[Rows start]

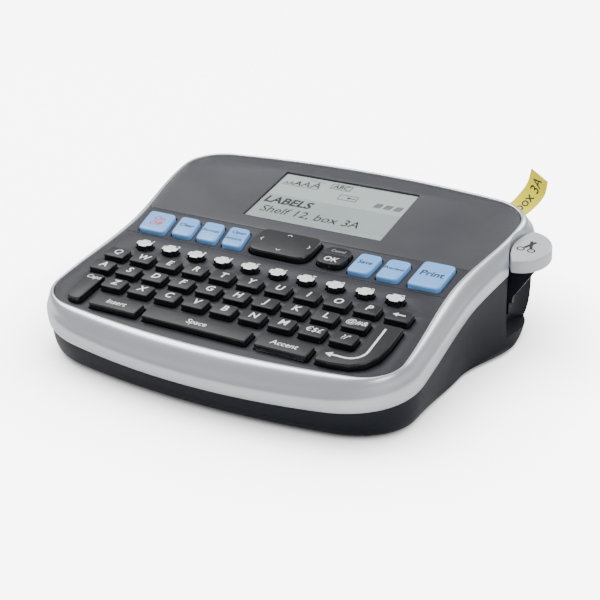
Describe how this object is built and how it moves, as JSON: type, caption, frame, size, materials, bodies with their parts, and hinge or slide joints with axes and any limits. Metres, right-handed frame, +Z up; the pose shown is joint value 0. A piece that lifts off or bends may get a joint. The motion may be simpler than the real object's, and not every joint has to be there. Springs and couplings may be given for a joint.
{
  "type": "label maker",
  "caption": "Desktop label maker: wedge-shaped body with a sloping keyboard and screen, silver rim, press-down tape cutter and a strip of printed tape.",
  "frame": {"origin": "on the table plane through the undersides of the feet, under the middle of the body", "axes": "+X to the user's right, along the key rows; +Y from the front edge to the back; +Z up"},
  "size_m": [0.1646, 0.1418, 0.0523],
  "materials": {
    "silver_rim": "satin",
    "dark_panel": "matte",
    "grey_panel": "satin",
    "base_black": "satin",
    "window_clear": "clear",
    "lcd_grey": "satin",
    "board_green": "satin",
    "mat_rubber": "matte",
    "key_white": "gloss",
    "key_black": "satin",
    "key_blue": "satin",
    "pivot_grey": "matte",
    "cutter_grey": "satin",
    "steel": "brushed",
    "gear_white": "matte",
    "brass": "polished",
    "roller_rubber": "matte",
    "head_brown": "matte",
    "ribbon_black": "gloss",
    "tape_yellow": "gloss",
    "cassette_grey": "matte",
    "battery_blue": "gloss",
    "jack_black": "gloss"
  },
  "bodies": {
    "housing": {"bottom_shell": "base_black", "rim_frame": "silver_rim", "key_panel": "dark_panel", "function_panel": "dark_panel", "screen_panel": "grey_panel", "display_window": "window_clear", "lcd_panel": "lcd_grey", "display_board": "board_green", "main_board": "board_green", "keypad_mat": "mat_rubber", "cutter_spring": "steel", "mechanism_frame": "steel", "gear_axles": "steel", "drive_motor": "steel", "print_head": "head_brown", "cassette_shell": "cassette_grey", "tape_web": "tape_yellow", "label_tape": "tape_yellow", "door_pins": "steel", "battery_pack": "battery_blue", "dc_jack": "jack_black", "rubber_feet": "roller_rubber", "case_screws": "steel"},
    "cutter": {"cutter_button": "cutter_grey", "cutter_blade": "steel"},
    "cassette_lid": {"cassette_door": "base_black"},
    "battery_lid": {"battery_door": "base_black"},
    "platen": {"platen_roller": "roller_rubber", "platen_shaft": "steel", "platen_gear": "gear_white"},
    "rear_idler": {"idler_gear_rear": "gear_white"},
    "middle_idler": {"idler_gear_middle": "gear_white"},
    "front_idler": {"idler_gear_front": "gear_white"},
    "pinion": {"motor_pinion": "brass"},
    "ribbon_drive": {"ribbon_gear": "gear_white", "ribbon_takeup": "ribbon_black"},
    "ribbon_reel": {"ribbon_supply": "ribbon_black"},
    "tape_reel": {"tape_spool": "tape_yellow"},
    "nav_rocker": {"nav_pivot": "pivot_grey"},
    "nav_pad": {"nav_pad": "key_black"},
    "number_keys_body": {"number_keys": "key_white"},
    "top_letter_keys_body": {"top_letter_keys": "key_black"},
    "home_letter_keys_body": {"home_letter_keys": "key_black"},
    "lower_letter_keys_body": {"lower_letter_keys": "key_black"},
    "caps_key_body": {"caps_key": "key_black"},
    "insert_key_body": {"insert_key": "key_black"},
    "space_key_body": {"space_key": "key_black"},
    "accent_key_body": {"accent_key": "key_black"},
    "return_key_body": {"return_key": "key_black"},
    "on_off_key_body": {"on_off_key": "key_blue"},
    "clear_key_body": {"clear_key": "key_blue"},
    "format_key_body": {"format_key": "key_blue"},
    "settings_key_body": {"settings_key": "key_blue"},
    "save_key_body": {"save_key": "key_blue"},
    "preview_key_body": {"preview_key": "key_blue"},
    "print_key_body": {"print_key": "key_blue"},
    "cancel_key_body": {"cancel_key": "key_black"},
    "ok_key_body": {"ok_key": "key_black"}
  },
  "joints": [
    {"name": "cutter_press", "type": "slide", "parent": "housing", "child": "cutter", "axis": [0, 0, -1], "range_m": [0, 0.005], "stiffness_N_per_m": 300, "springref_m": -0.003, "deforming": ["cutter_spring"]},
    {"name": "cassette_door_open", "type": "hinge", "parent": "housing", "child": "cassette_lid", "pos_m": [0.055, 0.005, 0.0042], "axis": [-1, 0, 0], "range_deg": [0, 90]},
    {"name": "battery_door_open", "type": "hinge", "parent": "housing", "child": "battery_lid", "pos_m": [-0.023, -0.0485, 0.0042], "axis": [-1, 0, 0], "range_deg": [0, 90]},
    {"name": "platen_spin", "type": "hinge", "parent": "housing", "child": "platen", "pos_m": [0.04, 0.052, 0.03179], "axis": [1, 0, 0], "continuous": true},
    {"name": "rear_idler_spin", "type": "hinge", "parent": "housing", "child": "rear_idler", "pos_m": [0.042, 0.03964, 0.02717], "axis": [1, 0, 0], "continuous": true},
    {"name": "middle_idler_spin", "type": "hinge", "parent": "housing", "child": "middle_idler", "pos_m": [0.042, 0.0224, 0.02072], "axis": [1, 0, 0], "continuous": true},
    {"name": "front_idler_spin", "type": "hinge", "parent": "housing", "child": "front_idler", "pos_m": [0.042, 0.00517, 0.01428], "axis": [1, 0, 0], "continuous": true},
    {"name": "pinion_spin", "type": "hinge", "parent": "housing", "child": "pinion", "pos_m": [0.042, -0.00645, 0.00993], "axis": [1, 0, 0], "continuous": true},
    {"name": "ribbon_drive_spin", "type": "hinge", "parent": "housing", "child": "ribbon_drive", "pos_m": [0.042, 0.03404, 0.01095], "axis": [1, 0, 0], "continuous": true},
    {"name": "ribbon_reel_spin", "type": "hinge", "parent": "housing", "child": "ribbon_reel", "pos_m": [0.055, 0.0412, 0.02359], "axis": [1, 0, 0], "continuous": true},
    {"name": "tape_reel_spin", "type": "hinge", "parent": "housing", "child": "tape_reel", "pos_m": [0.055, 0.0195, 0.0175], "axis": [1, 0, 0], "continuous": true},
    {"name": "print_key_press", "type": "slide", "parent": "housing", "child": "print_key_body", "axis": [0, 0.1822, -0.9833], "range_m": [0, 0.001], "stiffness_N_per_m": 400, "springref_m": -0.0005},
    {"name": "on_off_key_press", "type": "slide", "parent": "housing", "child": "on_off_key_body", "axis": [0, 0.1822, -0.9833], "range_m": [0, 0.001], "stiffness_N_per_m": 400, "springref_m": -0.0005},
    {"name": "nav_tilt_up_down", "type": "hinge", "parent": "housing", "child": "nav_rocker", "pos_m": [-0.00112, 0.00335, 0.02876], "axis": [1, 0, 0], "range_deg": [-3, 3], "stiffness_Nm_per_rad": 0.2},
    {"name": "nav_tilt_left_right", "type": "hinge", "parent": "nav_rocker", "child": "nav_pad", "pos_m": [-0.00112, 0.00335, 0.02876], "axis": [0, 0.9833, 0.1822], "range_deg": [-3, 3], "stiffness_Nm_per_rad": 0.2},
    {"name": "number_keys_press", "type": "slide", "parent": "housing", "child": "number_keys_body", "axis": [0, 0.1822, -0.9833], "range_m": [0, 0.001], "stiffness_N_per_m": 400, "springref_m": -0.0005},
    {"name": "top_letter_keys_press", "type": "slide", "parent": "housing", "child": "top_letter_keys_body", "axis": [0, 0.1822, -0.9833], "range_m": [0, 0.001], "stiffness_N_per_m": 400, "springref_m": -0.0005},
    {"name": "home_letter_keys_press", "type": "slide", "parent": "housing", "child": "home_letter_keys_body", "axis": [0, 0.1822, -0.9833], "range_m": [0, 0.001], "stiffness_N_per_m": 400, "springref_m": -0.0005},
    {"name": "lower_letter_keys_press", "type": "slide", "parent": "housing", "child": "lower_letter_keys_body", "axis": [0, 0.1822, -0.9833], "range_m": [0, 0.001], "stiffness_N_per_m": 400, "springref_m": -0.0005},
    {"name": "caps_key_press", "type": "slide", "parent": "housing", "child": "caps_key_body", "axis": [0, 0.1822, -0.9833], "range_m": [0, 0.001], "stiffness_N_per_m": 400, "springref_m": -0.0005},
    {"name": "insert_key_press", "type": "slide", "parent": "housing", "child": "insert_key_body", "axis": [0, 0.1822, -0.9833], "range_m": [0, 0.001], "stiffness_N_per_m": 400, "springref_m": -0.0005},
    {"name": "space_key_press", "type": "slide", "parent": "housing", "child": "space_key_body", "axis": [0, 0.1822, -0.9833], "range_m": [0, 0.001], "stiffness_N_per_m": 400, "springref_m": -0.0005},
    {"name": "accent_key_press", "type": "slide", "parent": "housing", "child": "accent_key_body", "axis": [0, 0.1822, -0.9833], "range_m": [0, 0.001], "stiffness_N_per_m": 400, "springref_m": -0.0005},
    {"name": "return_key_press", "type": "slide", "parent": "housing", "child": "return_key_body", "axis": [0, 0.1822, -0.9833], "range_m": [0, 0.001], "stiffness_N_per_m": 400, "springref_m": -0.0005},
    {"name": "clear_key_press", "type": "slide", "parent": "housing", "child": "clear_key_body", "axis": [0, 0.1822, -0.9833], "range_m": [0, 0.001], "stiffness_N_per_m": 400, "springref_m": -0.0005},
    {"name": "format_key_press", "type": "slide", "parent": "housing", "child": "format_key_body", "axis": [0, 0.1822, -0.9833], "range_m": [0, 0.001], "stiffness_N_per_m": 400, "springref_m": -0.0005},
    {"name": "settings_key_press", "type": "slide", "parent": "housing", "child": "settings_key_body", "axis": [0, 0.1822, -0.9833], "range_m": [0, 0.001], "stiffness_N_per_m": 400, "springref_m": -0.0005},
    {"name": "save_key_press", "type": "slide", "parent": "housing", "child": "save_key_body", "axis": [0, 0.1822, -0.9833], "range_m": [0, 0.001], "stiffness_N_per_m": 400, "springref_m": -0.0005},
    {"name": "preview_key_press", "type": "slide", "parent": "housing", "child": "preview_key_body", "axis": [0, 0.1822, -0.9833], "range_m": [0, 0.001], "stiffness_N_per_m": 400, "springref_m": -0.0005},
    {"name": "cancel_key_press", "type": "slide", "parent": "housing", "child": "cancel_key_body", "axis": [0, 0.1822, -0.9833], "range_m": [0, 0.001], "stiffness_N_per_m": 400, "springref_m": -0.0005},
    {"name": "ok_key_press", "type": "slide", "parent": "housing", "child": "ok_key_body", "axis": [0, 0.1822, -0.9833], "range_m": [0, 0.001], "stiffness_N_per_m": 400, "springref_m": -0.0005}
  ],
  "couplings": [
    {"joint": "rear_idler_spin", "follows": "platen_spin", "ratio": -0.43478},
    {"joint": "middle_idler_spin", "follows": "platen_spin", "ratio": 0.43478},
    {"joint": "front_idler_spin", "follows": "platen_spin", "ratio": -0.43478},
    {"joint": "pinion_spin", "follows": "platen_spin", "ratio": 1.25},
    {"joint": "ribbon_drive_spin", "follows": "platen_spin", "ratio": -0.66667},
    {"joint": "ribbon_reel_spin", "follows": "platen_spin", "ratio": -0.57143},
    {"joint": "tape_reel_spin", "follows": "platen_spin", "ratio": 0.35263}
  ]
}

[Rows end]
[Rows start]

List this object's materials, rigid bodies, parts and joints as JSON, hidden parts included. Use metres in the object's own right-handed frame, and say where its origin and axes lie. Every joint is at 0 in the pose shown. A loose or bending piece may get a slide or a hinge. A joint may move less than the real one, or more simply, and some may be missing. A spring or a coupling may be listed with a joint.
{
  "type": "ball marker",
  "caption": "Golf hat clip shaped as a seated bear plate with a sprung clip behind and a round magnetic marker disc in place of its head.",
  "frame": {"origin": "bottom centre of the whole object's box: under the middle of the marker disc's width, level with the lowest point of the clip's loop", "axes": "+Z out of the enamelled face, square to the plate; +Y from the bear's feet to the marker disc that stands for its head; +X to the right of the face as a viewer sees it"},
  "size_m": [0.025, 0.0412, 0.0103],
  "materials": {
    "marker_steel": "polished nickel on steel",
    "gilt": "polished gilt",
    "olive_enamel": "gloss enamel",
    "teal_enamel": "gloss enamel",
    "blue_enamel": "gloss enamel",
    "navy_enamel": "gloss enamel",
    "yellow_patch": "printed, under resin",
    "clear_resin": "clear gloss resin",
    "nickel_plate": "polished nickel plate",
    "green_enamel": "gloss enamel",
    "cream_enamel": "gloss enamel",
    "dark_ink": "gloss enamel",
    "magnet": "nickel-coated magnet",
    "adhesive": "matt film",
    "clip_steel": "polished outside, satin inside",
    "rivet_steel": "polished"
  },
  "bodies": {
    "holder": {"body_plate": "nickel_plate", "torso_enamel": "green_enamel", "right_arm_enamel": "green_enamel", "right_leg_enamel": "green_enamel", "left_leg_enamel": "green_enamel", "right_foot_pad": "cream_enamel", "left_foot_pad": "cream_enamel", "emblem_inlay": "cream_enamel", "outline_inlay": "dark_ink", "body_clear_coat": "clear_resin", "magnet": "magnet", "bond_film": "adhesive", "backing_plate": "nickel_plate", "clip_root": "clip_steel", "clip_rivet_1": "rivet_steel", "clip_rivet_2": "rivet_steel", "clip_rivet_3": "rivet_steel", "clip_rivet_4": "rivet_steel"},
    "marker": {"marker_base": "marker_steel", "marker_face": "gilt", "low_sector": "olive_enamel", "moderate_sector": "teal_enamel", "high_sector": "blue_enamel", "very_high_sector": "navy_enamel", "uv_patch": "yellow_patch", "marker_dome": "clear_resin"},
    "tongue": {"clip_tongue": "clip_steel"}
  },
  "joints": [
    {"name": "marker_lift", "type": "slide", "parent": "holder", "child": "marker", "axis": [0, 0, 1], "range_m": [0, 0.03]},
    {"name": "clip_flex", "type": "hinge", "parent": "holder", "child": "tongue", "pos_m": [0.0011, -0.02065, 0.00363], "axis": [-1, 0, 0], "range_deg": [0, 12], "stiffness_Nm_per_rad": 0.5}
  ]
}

[Rows end]

Work to be completed | Report the number of lines above that contain the word "this", and only that number.

Exercise output | 2